BEGIN PROVIDED RECORDS
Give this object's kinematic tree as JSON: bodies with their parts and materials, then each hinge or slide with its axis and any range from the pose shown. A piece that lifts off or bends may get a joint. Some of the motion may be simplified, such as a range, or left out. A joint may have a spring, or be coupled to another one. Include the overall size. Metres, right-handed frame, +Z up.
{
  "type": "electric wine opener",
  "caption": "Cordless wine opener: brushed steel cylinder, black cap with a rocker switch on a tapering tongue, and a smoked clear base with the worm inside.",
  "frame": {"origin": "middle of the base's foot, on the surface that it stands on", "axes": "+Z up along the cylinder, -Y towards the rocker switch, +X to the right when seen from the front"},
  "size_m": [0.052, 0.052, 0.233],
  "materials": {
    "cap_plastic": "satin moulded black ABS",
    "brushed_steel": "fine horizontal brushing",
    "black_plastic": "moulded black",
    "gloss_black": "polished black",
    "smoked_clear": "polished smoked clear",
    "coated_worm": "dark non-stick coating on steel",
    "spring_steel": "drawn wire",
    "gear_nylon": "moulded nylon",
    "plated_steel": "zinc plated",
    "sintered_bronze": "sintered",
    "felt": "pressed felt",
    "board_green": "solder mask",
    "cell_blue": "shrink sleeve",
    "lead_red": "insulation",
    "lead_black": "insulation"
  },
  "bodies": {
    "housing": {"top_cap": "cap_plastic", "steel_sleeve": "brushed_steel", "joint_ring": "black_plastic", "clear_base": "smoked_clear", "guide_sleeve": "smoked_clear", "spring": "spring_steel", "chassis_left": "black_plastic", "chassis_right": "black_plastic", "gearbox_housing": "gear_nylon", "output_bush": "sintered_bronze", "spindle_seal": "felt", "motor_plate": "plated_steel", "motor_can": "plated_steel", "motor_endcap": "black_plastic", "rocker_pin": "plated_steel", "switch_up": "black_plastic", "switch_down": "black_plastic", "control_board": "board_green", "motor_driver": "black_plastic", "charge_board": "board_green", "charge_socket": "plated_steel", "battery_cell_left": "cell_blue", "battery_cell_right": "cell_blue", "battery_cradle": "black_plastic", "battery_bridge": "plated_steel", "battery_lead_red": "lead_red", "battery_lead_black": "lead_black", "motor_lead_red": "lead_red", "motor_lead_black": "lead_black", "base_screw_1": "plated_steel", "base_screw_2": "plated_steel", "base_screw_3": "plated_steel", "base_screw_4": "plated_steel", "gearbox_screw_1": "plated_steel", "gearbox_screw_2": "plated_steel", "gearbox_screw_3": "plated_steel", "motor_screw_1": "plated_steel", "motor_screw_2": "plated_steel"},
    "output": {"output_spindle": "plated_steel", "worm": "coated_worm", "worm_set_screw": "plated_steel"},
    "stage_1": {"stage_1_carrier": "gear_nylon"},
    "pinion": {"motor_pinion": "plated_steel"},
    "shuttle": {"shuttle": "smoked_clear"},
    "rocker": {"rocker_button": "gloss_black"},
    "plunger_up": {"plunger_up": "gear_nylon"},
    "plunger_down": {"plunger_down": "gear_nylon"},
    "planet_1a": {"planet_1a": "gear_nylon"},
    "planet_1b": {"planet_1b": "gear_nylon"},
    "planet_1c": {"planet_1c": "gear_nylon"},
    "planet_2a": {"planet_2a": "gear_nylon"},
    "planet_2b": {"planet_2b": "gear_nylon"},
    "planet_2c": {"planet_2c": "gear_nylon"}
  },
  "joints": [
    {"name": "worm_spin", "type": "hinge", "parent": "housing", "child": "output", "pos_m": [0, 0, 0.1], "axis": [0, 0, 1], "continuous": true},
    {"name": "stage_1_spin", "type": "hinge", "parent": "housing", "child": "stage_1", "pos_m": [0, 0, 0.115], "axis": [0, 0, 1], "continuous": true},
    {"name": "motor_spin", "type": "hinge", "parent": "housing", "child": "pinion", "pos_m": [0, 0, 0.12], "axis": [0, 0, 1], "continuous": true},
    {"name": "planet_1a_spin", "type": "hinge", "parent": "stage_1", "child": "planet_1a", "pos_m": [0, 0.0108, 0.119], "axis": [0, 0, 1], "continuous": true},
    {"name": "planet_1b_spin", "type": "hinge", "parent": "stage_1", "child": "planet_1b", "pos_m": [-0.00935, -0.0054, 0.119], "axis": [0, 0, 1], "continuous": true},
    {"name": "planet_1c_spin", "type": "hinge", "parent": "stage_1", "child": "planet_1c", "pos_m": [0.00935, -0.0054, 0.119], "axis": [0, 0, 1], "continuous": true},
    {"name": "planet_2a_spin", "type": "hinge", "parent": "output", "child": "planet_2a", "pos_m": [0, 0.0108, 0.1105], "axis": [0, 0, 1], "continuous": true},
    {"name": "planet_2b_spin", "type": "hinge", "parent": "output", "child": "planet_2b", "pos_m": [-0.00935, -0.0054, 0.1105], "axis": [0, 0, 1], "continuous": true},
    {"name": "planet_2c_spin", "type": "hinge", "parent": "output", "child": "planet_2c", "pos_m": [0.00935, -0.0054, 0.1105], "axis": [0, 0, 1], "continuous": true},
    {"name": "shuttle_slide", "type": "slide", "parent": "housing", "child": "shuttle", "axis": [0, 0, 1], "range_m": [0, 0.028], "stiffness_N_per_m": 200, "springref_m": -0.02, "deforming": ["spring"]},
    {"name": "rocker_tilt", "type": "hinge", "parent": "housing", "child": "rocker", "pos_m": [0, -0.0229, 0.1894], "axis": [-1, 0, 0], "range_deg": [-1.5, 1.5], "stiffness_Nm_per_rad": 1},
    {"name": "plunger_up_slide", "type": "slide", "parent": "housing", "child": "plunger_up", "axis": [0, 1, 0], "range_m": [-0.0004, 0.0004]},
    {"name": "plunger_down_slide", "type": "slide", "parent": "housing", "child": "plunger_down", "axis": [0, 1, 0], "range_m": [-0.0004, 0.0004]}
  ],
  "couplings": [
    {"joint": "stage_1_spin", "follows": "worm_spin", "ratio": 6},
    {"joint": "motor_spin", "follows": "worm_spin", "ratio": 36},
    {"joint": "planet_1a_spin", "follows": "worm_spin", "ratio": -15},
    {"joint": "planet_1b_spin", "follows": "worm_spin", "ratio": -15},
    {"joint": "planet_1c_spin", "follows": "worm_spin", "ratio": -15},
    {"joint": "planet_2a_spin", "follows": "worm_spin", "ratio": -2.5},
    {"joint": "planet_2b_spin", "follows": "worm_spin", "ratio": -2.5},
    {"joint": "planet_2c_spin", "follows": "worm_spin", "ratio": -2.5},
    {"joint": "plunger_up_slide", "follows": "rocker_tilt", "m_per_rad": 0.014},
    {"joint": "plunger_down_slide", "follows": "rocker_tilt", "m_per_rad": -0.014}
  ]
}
END PROVIDED RECORDS
BEGIN PROVIDED RECORDS
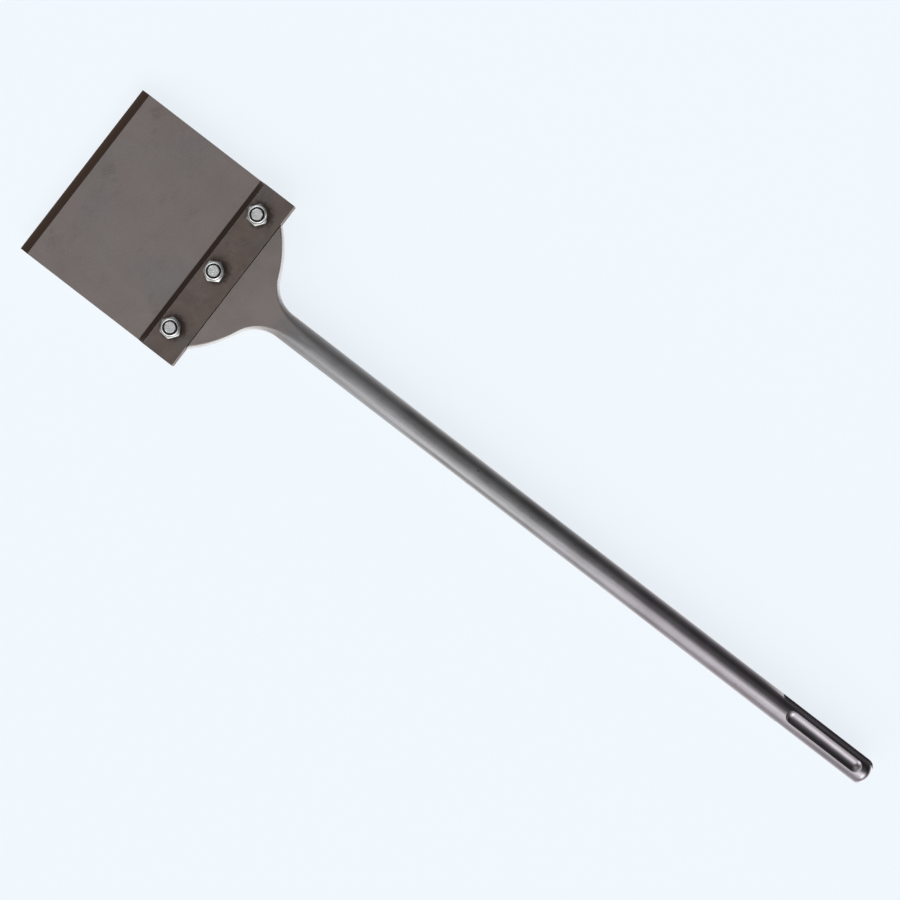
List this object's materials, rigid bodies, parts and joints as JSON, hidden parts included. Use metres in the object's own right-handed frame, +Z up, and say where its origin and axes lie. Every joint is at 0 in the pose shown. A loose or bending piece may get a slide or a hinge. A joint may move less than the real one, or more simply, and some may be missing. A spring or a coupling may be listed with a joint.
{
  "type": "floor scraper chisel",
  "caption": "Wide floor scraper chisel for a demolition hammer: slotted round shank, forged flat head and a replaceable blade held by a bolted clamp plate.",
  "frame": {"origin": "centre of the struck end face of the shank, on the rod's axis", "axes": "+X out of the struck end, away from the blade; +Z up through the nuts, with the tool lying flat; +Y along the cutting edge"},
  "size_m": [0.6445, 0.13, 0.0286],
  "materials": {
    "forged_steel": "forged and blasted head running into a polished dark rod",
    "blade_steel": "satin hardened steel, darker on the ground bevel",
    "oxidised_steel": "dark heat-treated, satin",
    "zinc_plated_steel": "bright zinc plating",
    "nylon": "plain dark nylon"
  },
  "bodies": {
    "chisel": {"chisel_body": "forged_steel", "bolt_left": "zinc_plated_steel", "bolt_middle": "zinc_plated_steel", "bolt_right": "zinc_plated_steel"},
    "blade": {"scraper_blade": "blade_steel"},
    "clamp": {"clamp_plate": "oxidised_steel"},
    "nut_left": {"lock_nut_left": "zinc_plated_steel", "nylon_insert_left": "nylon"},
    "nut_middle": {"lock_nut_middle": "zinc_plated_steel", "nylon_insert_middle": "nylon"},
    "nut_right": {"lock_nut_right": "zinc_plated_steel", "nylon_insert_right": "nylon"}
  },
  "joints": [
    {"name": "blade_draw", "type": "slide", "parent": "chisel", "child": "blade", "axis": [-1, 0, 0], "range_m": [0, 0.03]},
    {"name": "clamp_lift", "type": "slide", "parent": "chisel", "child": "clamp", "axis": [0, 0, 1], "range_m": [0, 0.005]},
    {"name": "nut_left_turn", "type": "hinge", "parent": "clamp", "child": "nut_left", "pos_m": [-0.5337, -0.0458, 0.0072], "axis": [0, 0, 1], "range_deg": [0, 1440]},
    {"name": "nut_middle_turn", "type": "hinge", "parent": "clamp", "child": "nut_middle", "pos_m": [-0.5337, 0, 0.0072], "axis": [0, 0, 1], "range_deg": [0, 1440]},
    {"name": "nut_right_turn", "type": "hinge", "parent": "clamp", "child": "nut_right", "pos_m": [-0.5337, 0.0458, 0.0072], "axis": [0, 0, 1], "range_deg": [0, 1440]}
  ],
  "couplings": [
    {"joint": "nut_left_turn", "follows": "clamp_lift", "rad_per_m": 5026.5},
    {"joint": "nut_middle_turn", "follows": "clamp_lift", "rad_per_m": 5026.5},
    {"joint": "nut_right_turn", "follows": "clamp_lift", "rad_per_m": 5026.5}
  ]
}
END PROVIDED RECORDS
From the listing above, copy all lines holding the word "that".

Give this object's kinematic tree as JSON: bodies with their parts and materials, then each hinge or slide with its axis and any range from the pose shown. A piece that lifts off or bends may get a joint. Some of the motion may be simplified, such as a range, or left out. A joint may have a spring, or be coupled to another one. Include the overall size. Metres, right-handed frame, +Z up.
  "frame": {"origin": "middle of the base's foot, on the surface that it stands on", "axes": "+Z up along the cylinder, -Y towards the rocker switch, +X to the right when seen from the front"},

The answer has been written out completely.